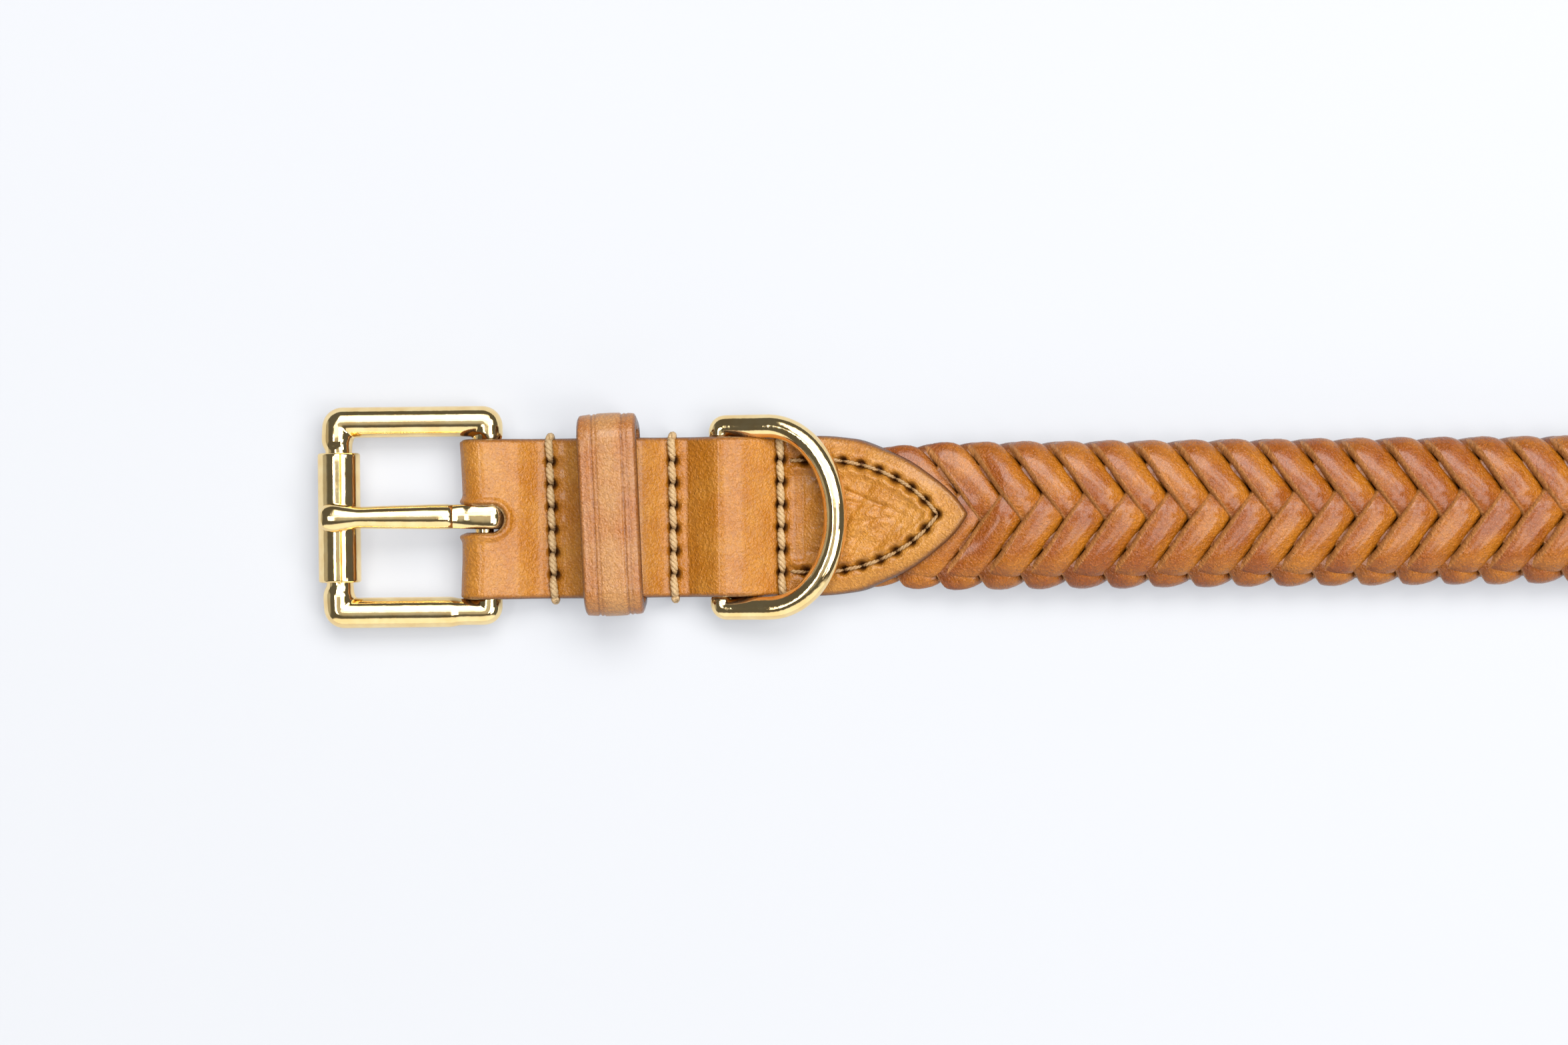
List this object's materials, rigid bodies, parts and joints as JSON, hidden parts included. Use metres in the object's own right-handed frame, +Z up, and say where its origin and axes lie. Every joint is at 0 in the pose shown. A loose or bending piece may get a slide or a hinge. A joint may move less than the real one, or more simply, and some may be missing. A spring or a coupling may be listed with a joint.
{
  "type": "plaited leather belt strap",
  "caption": "Flat-lying plaited leather belt strap with a roller buckle, sliding keeper, D-ring, pointed stitched ends and a punched billet.",
  "frame": {"origin": "centre of the bounding box, on the surface the strap lies on", "axes": "+X along the strap from the buckle to the pointed end, +Z up from the surface, +Y across the strap"},
  "size_m": [0.575, 0.0348, 0.0129],
  "materials": {
    "brass": "polished",
    "strap_leather": "smooth satin",
    "plait_leather": "satin, fine grain",
    "core_cord": "raw",
    "thread": "waxed"
  },
  "bodies": {
    "chape": {"chape_strap": "strap_leather", "stitch_row_1": "thread", "stitch_row_2": "thread", "stitch_row_3": "thread", "v_stitching_front": "thread", "plait_cover_0": "plait_leather", "plait_core_0": "core_cord"},
    "buckle": {"buckle_frame": "brass"},
    "roller": {"roller": "brass"},
    "prong": {"prong": "brass"},
    "keeper": {"keeper": "strap_leather", "keeper_seam": "thread"},
    "ring": {"d_ring": "brass"},
    "plait_1": {"plait_cover_1": "plait_leather", "plait_core_1": "core_cord"},
    "plait_2": {"plait_cover_2": "plait_leather", "plait_core_2": "core_cord"},
    "plait_3": {"plait_cover_3": "plait_leather", "plait_core_3": "core_cord"},
    "plait_4": {"plait_cover_4": "plait_leather", "plait_core_4": "core_cord"},
    "plait_5": {"plait_cover_5": "plait_leather", "plait_core_5": "core_cord"},
    "billet_join": {"plait_cover_6": "plait_leather", "plait_core_6": "core_cord", "billet_root": "strap_leather", "backing": "strap_leather", "stitch_row_4": "thread", "stitch_row_5": "thread", "v_stitching_far": "thread"},
    "billet_1": {"billet_1": "strap_leather"},
    "billet_2": {"billet_2": "strap_leather"},
    "billet_3": {"billet_3": "strap_leather"}
  },
  "joints": [
    {"name": "buckle_swing", "type": "hinge", "parent": "chape", "child": "buckle", "pos_m": [-0.2613, 0, 0.0038], "axis": [0, 1, 0], "range_deg": [0, 30]},
    {"name": "roller_spin", "type": "hinge", "parent": "buckle", "child": "roller", "pos_m": [-0.28415, 0, 0.0038], "axis": [0, 1, 0], "continuous": true},
    {"name": "prong_swing", "type": "hinge", "parent": "buckle", "child": "prong", "pos_m": [-0.2613, 0, 0.0038], "axis": [0, 1, 0], "range_deg": [0, 68]},
    {"name": "keeper_slide", "type": "slide", "parent": "chape", "child": "keeper", "axis": [1, 0, 0], "range_m": [-0.0009, 0.0027]},
    {"name": "ring_flip", "type": "hinge", "parent": "chape", "child": "ring", "pos_m": [-0.224, 0, 0.0038], "axis": [0, -1, 0], "range_deg": [0, 112]},
    {"name": "strap_bend_1", "type": "hinge", "parent": "chape", "child": "plait_1", "pos_m": [-0.1695, 0, 0.0045], "axis": [0, 1, 0], "range_deg": [-20, 30]},
    {"name": "strap_bend_2", "type": "hinge", "parent": "plait_1", "child": "plait_2", "pos_m": [-0.1295, 0, 0.0045], "axis": [0, 1, 0], "range_deg": [-20, 30]},
    {"name": "strap_bend_3", "type": "hinge", "parent": "plait_2", "child": "plait_3", "pos_m": [-0.0895, 0, 0.0045], "axis": [0, 1, 0], "range_deg": [-20, 30]},
    {"name": "strap_bend_4", "type": "hinge", "parent": "plait_3", "child": "plait_4", "pos_m": [-0.0495, 0, 0.0045], "axis": [0, 1, 0], "range_deg": [-20, 30]},
    {"name": "strap_bend_5", "type": "hinge", "parent": "plait_4", "child": "plait_5", "pos_m": [-0.0095, 0, 0.0045], "axis": [0, 1, 0], "range_deg": [-20, 30]},
    {"name": "strap_bend_6", "type": "hinge", "parent": "plait_5", "child": "billet_join", "pos_m": [0.0305, 0, 0.0045], "axis": [0, 1, 0], "range_deg": [-20, 30]},
    {"name": "strap_bend_7", "type": "hinge", "parent": "billet_join", "child": "billet_1", "pos_m": [0.1165, 0, 0.0015], "axis": [0, 1, 0], "range_deg": [-20, 30]},
    {"name": "strap_bend_8", "type": "hinge", "parent": "billet_1", "child": "billet_2", "pos_m": [0.1665, 0, 0.0015], "axis": [0, 1, 0], "range_deg": [-20, 30]},
    {"name": "strap_bend_9", "type": "hinge", "parent": "billet_2", "child": "billet_3", "pos_m": [0.2165, 0, 0.0015], "axis": [0, 1, 0], "range_deg": [-20, 30]}
  ]
}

★ ★ ★ ★

WHAT THE EXERCISE ASKS:
Extract all of the data shown above without alteration.

EXERCISE RESPONSE:
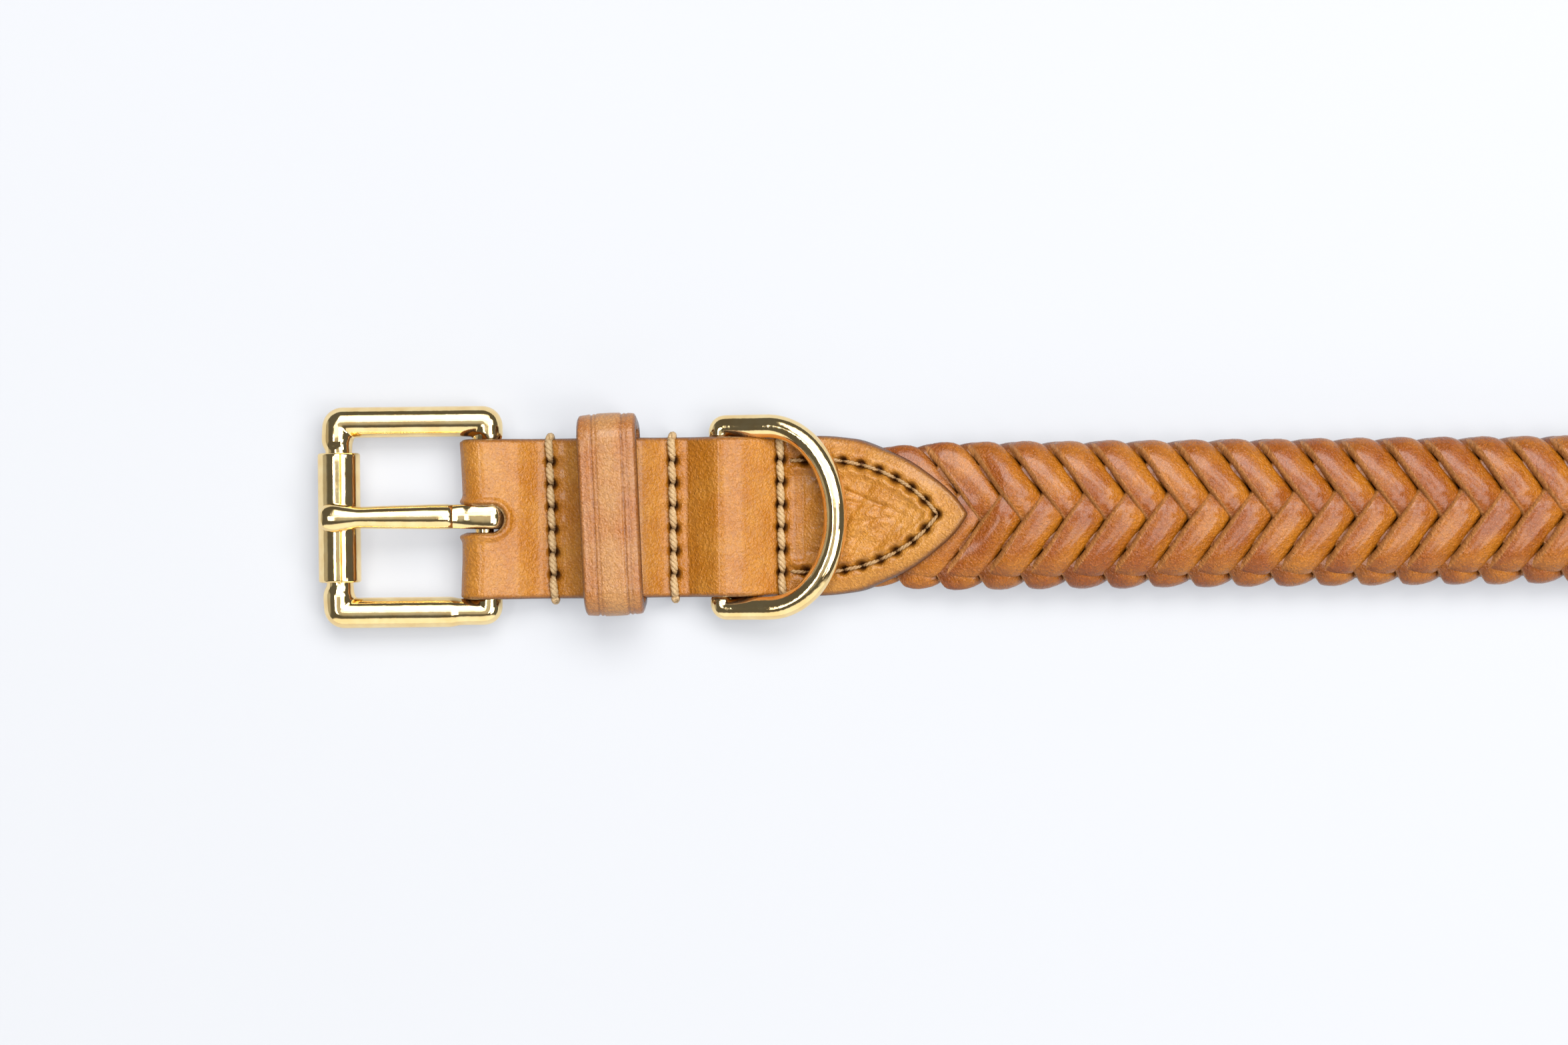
List this object's materials, rigid bodies, parts and joints as JSON, hidden parts included. Use metres in the object's own right-handed frame, +Z up, and say where its origin and axes lie. Every joint is at 0 in the pose shown. A loose or bending piece may get a slide or a hinge. A joint may move less than the real one, or more simply, and some may be missing. A spring or a coupling may be listed with a joint.
{
  "type": "plaited leather belt strap",
  "caption": "Flat-lying plaited leather belt strap with a roller buckle, sliding keeper, D-ring, pointed stitched ends and a punched billet.",
  "frame": {"origin": "centre of the bounding box, on the surface the strap lies on", "axes": "+X along the strap from the buckle to the pointed end, +Z up from the surface, +Y across the strap"},
  "size_m": [0.575, 0.0348, 0.0129],
  "materials": {
    "brass": "polished",
    "strap_leather": "smooth satin",
    "plait_leather": "satin, fine grain",
    "core_cord": "raw",
    "thread": "waxed"
  },
  "bodies": {
    "chape": {"chape_strap": "strap_leather", "stitch_row_1": "thread", "stitch_row_2": "thread", "stitch_row_3": "thread", "v_stitching_front": "thread", "plait_cover_0": "plait_leather", "plait_core_0": "core_cord"},
    "buckle": {"buckle_frame": "brass"},
    "roller": {"roller": "brass"},
    "prong": {"prong": "brass"},
    "keeper": {"keeper": "strap_leather", "keeper_seam": "thread"},
    "ring": {"d_ring": "brass"},
    "plait_1": {"plait_cover_1": "plait_leather", "plait_core_1": "core_cord"},
    "plait_2": {"plait_cover_2": "plait_leather", "plait_core_2": "core_cord"},
    "plait_3": {"plait_cover_3": "plait_leather", "plait_core_3": "core_cord"},
    "plait_4": {"plait_cover_4": "plait_leather", "plait_core_4": "core_cord"},
    "plait_5": {"plait_cover_5": "plait_leather", "plait_core_5": "core_cord"},
    "billet_join": {"plait_cover_6": "plait_leather", "plait_core_6": "core_cord", "billet_root": "strap_leather", "backing": "strap_leather", "stitch_row_4": "thread", "stitch_row_5": "thread", "v_stitching_far": "thread"},
    "billet_1": {"billet_1": "strap_leather"},
    "billet_2": {"billet_2": "strap_leather"},
    "billet_3": {"billet_3": "strap_leather"}
  },
  "joints": [
    {"name": "buckle_swing", "type": "hinge", "parent": "chape", "child": "buckle", "pos_m": [-0.2613, 0, 0.0038], "axis": [0, 1, 0], "range_deg": [0, 30]},
    {"name": "roller_spin", "type": "hinge", "parent": "buckle", "child": "roller", "pos_m": [-0.28415, 0, 0.0038], "axis": [0, 1, 0], "continuous": true},
    {"name": "prong_swing", "type": "hinge", "parent": "buckle", "child": "prong", "pos_m": [-0.2613, 0, 0.0038], "axis": [0, 1, 0], "range_deg": [0, 68]},
    {"name": "keeper_slide", "type": "slide", "parent": "chape", "child": "keeper", "axis": [1, 0, 0], "range_m": [-0.0009, 0.0027]},
    {"name": "ring_flip", "type": "hinge", "parent": "chape", "child": "ring", "pos_m": [-0.224, 0, 0.0038], "axis": [0, -1, 0], "range_deg": [0, 112]},
    {"name": "strap_bend_1", "type": "hinge", "parent": "chape", "child": "plait_1", "pos_m": [-0.1695, 0, 0.0045], "axis": [0, 1, 0], "range_deg": [-20, 30]},
    {"name": "strap_bend_2", "type": "hinge", "parent": "plait_1", "child": "plait_2", "pos_m": [-0.1295, 0, 0.0045], "axis": [0, 1, 0], "range_deg": [-20, 30]},
    {"name": "strap_bend_3", "type": "hinge", "parent": "plait_2", "child": "plait_3", "pos_m": [-0.0895, 0, 0.0045], "axis": [0, 1, 0], "range_deg": [-20, 30]},
    {"name": "strap_bend_4", "type": "hinge", "parent": "plait_3", "child": "plait_4", "pos_m": [-0.0495, 0, 0.0045], "axis": [0, 1, 0], "range_deg": [-20, 30]},
    {"name": "strap_bend_5", "type": "hinge", "parent": "plait_4", "child": "plait_5", "pos_m": [-0.0095, 0, 0.0045], "axis": [0, 1, 0], "range_deg": [-20, 30]},
    {"name": "strap_bend_6", "type": "hinge", "parent": "plait_5", "child": "billet_join", "pos_m": [0.0305, 0, 0.0045], "axis": [0, 1, 0], "range_deg": [-20, 30]},
    {"name": "strap_bend_7", "type": "hinge", "parent": "billet_join", "child": "billet_1", "pos_m": [0.1165, 0, 0.0015], "axis": [0, 1, 0], "range_deg": [-20, 30]},
    {"name": "strap_bend_8", "type": "hinge", "parent": "billet_1", "child": "billet_2", "pos_m": [0.1665, 0, 0.0015], "axis": [0, 1, 0], "range_deg": [-20, 30]},
    {"name": "strap_bend_9", "type": "hinge", "parent": "billet_2", "child": "billet_3", "pos_m": [0.2165, 0, 0.0015], "axis": [0, 1, 0], "range_deg": [-20, 30]}
  ]
}